Menos mal que las lenguas crecen, se reproducen, mueren. Menos mal que las lenguas son orgánicas. Menos mal que sus hijas, esas palabras revoltosas, se empeñan en jugar. Menos mal que hay personas que las acompañan, que las protegen, que las observan a un tiempo de cerca y a la distancia, que las dejan ir, al final, libres.
Menos mal que nuestra lengua interoceánica fue escuchada por una mujer que creyó imprescindible construir una casa de palabras con las puertas abiertas, con corredores interconectados, con rincones de cosas perdidas, con mamás encontradoras, con infantes a la carrera. Menos mal que una mujer se propuso reformar la lengua y, desde las palabras, iniciar la transformación social necesaria, la que nos sacaría de la caspa y el cajón con llave.
Y menos mal que un hombre, Andrés Neuman, ha rescatado la historia de esta mujer, María Moliner, en un libro que es también casa y hogar, que es cotidianidad de palabras y luz sobre ellas. Hasta que empieza a brillar (Alfaguara) asume la obligación que existía de contar la historia de la mujer que cargó con otra obligación: reescribir un diccionario, el de la Academia, lleno de polvo y política.
Neuman intuye las emociones de Moliner, imagina las escenas familiares, conjetura los dilemas profesionales. Y hace avanzar la historia: una historia que es una vida atravesada por el abandono paterno, por el desastre social de una guerra y una dictadura, por la itinerancia; una historia que el escritor, como un arqueólogo, encuentra y extrae de la obra magna de la aragonesa, ese diccionario que hizo revivir una lengua empolvada.
Hasta que empieza a brillar es un ejercicio de comprensión de una mujer que no era nada más que eso: una mujer, pero una mujer que habitaba palabras, que las escuchaba más allá del despacho y del tiempo y que se mostró abierta, curiosa, a los significados, a las acepciones, a los territorios, al organismo de las palabras. Su vida entre libros (archivos, bibliotecas, escuelas) fue, claro, una vida entre palabras.
Y su empeño, cuando ya mediaba su existencia, no fue otro que construir esa casa/hogar que las acogiera a todas:
“En realidad, ella había estado presente: su diccionario era una casa dentro de la casa. En su interior circulaba un sentido familiar, comunitario de las palabras. Y las palabras que compartían raíces funcionaban igual que las personas con recuerdos y experiencias comunes. Por eso planeaba agruparlas así, afinando la inercia del orden alfabético”.
Y, como casa, ese diccionario, así narrado por Neuman, acoge habitantes definidos desde su existencia diaria y no desde una ideología, creencia, tradición.
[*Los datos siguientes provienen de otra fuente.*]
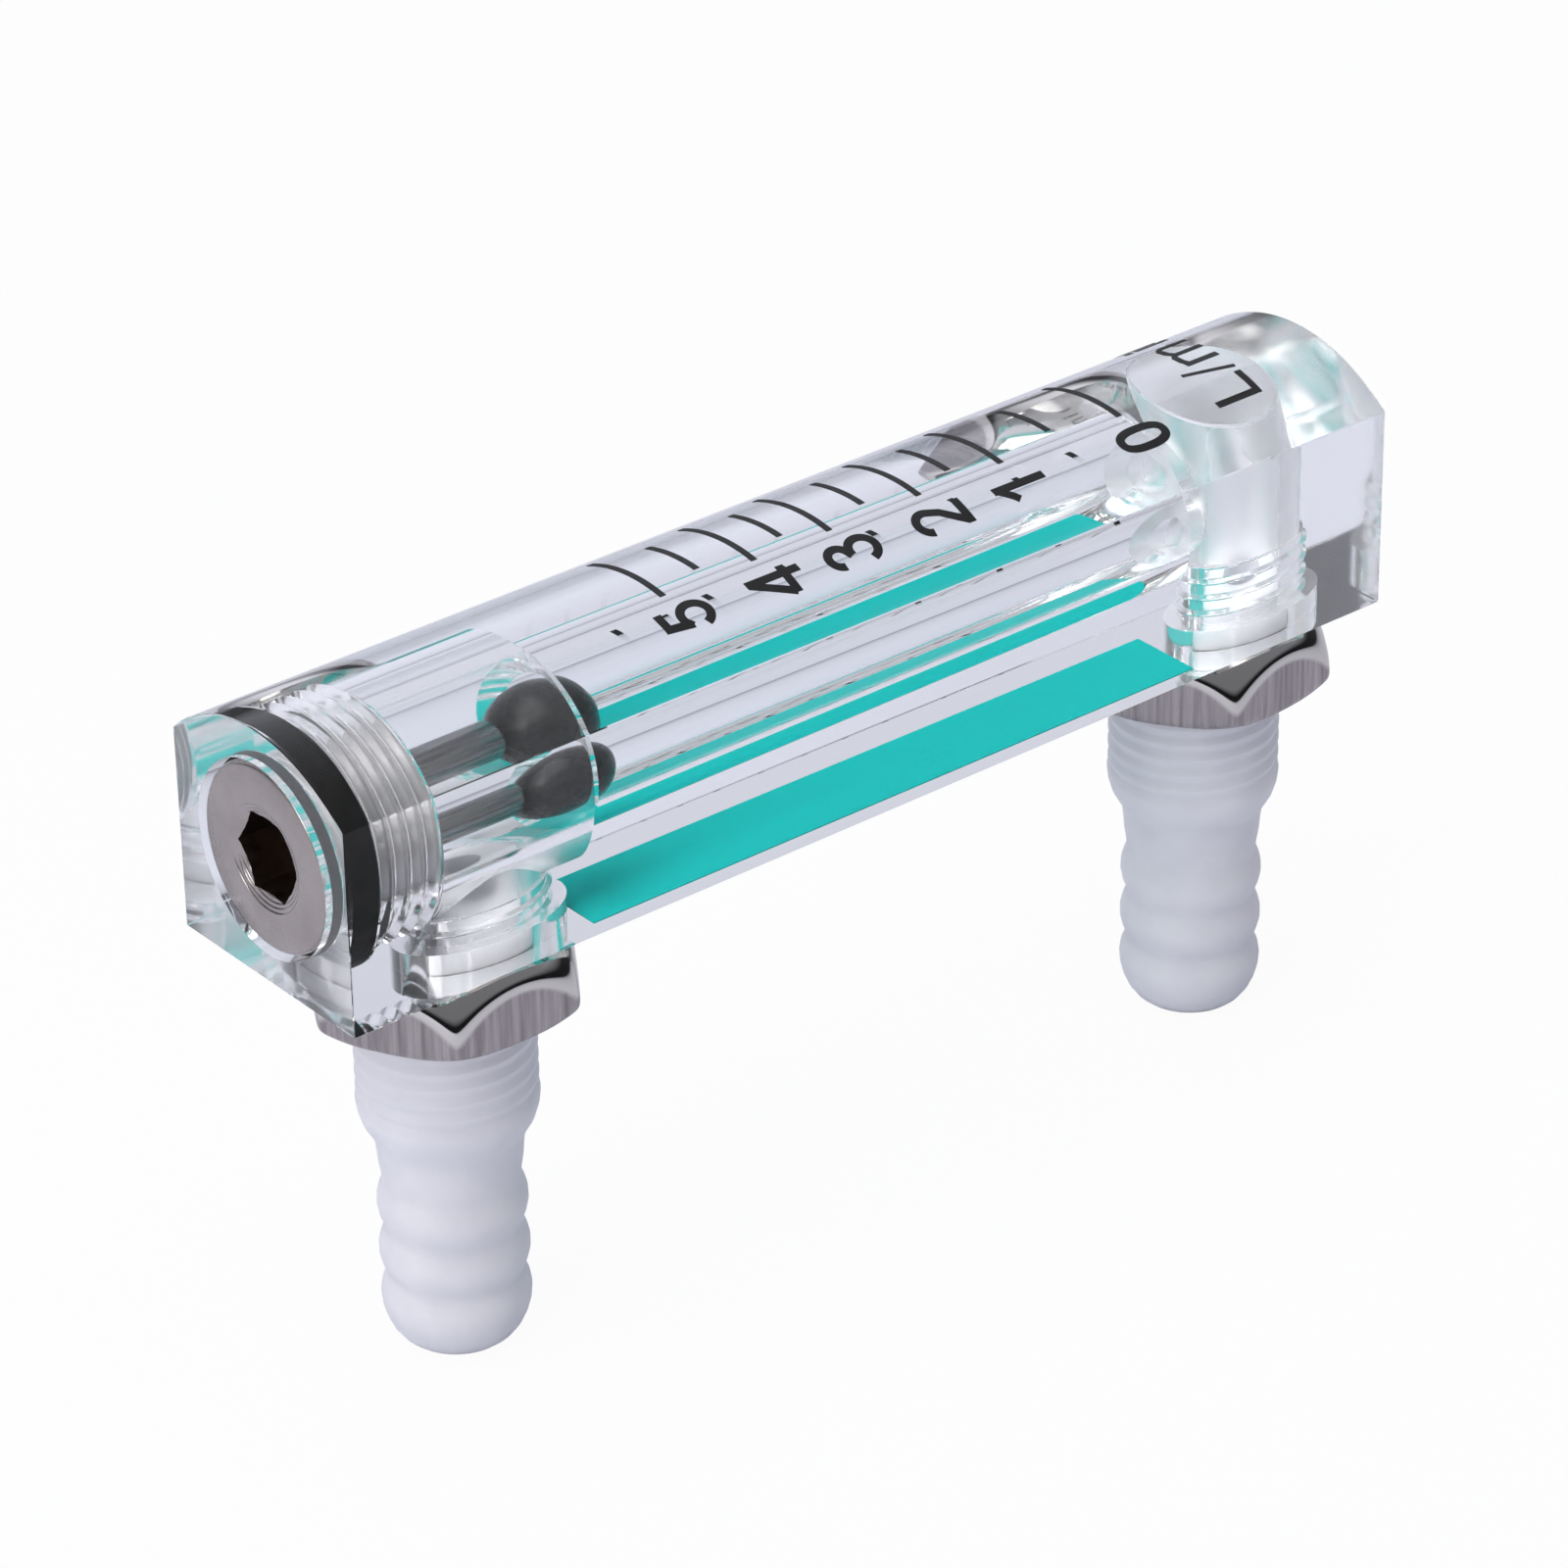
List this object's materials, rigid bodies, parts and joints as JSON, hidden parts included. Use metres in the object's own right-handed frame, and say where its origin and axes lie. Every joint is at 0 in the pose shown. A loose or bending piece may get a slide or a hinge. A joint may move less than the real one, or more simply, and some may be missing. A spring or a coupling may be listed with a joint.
{
  "type": "oxygen flowmeter",
  "caption": "Clear D-section block with a tapered float tube, a scale, a screw plug in one end, and barbed hose stems with lock nuts at the back.",
  "frame": {"origin": "middle of the block's flat back face, halfway between the axes of the two stems", "axes": "+X along the float tube from the plug end (full flow, up in use) to the zero end, +Z out of the round scale front, -Y the side of the numbers; the stems point to -Z"},
  "size_m": [0.0733, 0.015, 0.0417],
  "materials": {
    "clear_acrylic": "clear polished acrylic",
    "plated_plug": "turned and nickel plated",
    "steel_rod": "turned steel",
    "black_rubber": "matt rubber",
    "black_ball": "glossy black",
    "white_nylon": "milky white nylon",
    "plated_nut": "nickel plated, flats finely brushed",
    "teal_band": "even paint",
    "black_print": "printed ink"
  },
  "bodies": {
    "meter_body": {"body_block": "clear_acrylic", "end_plug": "plated_plug", "float_stop_rod": "steel_rod", "plug_o_ring": "black_rubber", "hose_barb_outlet": "white_nylon", "hose_barb_inlet": "white_nylon", "back_stripe": "teal_band", "scale_marks": "black_print"},
    "ball_float": {"float_ball": "black_ball"},
    "outlet_nut": {"lock_nut_outlet": "plated_nut"},
    "inlet_nut": {"lock_nut_inlet": "plated_nut"}
  },
  "joints": [
    {"name": "ball_float_slide", "type": "slide", "parent": "meter_body", "child": "ball_float", "axis": [1, 0, 0.0062], "range_m": [0, 0.03956]},
    {"name": "outlet_nut_slide", "type": "slide", "parent": "meter_body", "child": "outlet_nut", "axis": [0, 0, -1], "range_m": [0, 0.0066]},
    {"name": "inlet_nut_slide", "type": "slide", "parent": "meter_body", "child": "inlet_nut", "axis": [0, 0, -1], "range_m": [0, 0.0066]}
  ]
}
Nacen y crecen por sí mismos, libres (“que no están bajo dominio de otra o sujeta a obediencia de otra”) y se acompañan de momentos familiares de ternura y de educación antes que de imposición.
Es el libro de Andrés Neuman un homenaje a la mujer que iluminó palabras ensombrecidas, que entendió “la lengua como un cuerpo en mutación y el vocabulario como un órgano vital”, que se asombraba ante las palabras y que las observaba hasta que estas empezaban a brillar.
Andrés Neuman (1977) nació y pasó su infancia en Buenos Aires. Hijo de músicos argentinos exiliados, terminó de criarse en Granada, donde estudió Filología, trabajó como profesor universitario y vive con su familia. A los veintidós años resultó finalista del Premio Herralde con su primera novela, Bariloche. Le siguieron La vida en las ventanas, Una vez Argentina, El viajero del siglo (Premio Alfaguara y Premio de la Crítica), Hablar solos, Fractura y Hasta que empieza a brillar. Ha publicado libros de cuentos como Alumbramiento y Hacerse el muerto; poemarios como Mística abajo, Vivir de oído e Isla con madre; el diario de viajes por Latinoamérica Cómo viajar sin ver; el elogio de los cuerpos no canónicos Anatomía sensible; el díptico sobre su hijo que forman Umbilical y Pequeño hablante; y el diccionario satírico Barbarismos.